2) Note that the sideplates may not be supported on both sides of the pin. It depends on facing direction of the tool/sideplate but if it's not supported, the chain will rotate, making the insertion not straight. I remove with the tool on the outside of the frame, reinstall from the inside.

You must be referring to Shimano replacement pins, not Campy. Campy pins have a small head on one end,so they should never be pushed in too far. The worst that can happen is a tight link. Campy HD-L pins are never removed and replaced with another. You get one pin with a chain and one chance to insert is straight in, from the left side of the chain.

If you read Shimano's instructions, new pins are to be inserted in the SAME direction as the old one was removed, not the opposite direction.

http://bike.shimano.com/media/techdocs/content/cycle/SI/SI_08V0C/SI_08V0C_13_v1_m56577569830612411.pdf

chrisroph
12-26-2007, 11:05 AM
dave, do you have any idea why campy tells you to insert the link from the left side of the bike? i've always done it that way but i don't see the logic?

Dave
12-26-2007, 11:26 AM
dave, do you have any idea why campy tells you to insert the link from the left side of the bike? i've always done it that way but i don't see the logic?

The only reason I can think of is they want the head of the pin on the left side. Someone must have figured that the the pin will have less chance of pulling out that way.

thwart
12-26-2007, 11:40 AM
Thanks for the information, folks.

I learn more stuff here... :beer:

wasfast
12-26-2007, 02:23 PM
I wasn't talking about the magic pin but the regular pins, should you decide to change the chain "differently".

Dave
12-26-2007, 05:01 PM
I wasn't talking about the magic pin but the regular pins, should you decide to change the chain "differently".

None of the modern 9 or 10 speed "flush-pin" chains can be joined "differently", by simply removing a pin and reinserting it. Only older style protruding pins chains have that option and there are not many of those made anymore.

If you remove a heavily peened flush-pin, it destroys the peening on the end of the pin and when reinserted, will have nothing but a light press fit to hold it in placed. This works fine with lightly peened protruding pins.

Kervin
12-26-2007, 07:07 PM
Thanks for the replies.
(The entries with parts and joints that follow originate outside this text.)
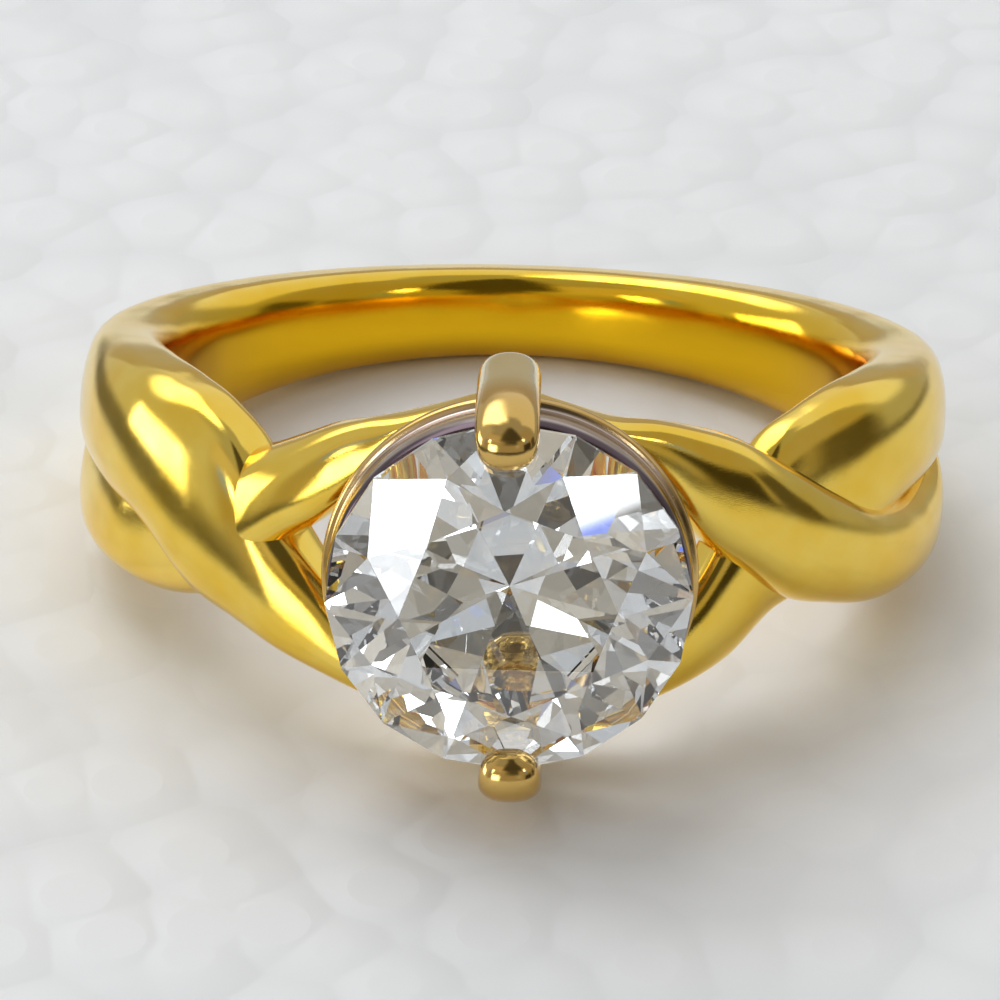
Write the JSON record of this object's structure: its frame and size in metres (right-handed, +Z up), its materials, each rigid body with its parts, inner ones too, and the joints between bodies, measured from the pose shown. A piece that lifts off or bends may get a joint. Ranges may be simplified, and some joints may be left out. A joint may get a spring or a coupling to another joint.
{
  "type": "engagement ring",
  "caption": "Solitaire finger ring: a rounded band splitting into crossing strands at each shoulder, and a round brilliant-cut clear stone held by wide claws.",
  "frame": {"origin": "under the middle of the ring as it lies on a table, on the heel of the lower claw and the back of the band", "axes": "+Y from the stone towards the back of the band, the ring's longest extent; +Z up, its shortest extent and nearly along the finger; +X to the right seen from the stone's side"},
  "size_m": [0.0218, 0.0248, 0.0101],
  "materials": {
    "polished_gold": "polished yellow gold, lightly worn",
    "claw_gold": "polished yellow gold, rubbed smooth",
    "shaded_gold": "satin gold darkened behind the stone",
    "clear_stone": "polished facets, colourless"
  },
  "bodies": {
    "root": {"shank_hoop": "polished_gold", "left_over_strand": "polished_gold", "left_under_strand": "polished_gold", "right_over_strand": "polished_gold", "right_under_strand": "polished_gold", "top_claw": "claw_gold", "bottom_claw": "claw_gold", "bearing_ring": "shaded_gold", "gallery_ring": "polished_gold", "stone": "clear_stone"}
  },
  "joints": []
}
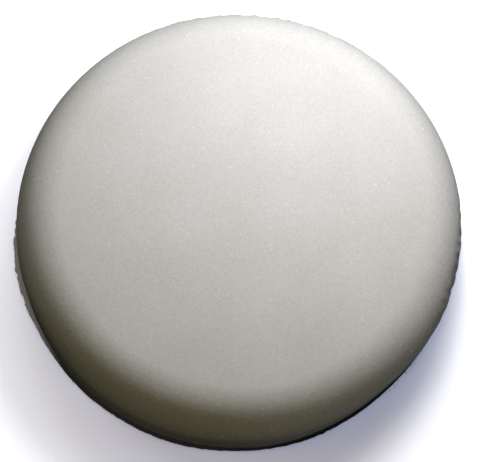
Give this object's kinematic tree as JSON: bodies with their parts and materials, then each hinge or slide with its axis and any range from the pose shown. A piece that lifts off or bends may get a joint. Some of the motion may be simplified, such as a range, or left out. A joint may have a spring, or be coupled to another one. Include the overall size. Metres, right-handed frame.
{
  "type": "polishing pad",
  "caption": "Round soft foam polishing pad with a plain flat working face, a wide rounded shoulder and a thin hook-and-loop backing cloth.",
  "frame": {"origin": "middle of the backing's lower side, at the tips of the loops, on the surface that the pad lies on", "axes": "+Z through the thickness, from the backing towards the working face; the pad is round about Z"},
  "size_m": [0.15, 0.15, 0.03],
  "materials": {
    "foam": "matte",
    "bonding_film": "satin",
    "ground_cloth": "matte",
    "loop_pile": "matte"
  },
  "bodies": {
    "root": {"foam_disc": "foam", "bonding_film": "bonding_film", "backing_ground_cloth": "ground_cloth", "backing_loop_pile": "loop_pile"}
  },
  "joints": []
}
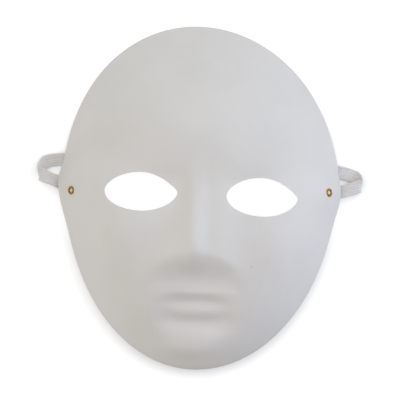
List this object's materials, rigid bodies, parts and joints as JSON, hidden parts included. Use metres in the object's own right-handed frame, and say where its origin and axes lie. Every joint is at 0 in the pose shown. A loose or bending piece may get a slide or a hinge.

I just wanted to be sure because I have not had a hollow pin chain since my Regina days. I have some SuperLink IV's on the way for when I swap chains.

Kervin
12-30-2007, 07:51 PM
Well, I put on the new Record chain today using the supplied connecting pin. I careful with my stuff, but that little alloy pin is something else! I bent the first pin, but got it connected using the pin from a second chain. I think I'll be using a super link from now on.

Dan Le foot
12-31-2007, 08:46 AM
Well, I put on the new Record chain today using the supplied connecting pin. I careful with my stuff, but that little alloy pin is something else! I bent the first pin, but got it connected using the pin from a second chain. I think I'll be using a super link from now on.

Same thing hapened to me, Kevin.
And try getting another connecting pin without buying the $20 link set.
I have swithched over to the super link for the first time on all the bikes. Don't need the $85 Campy chain tool either.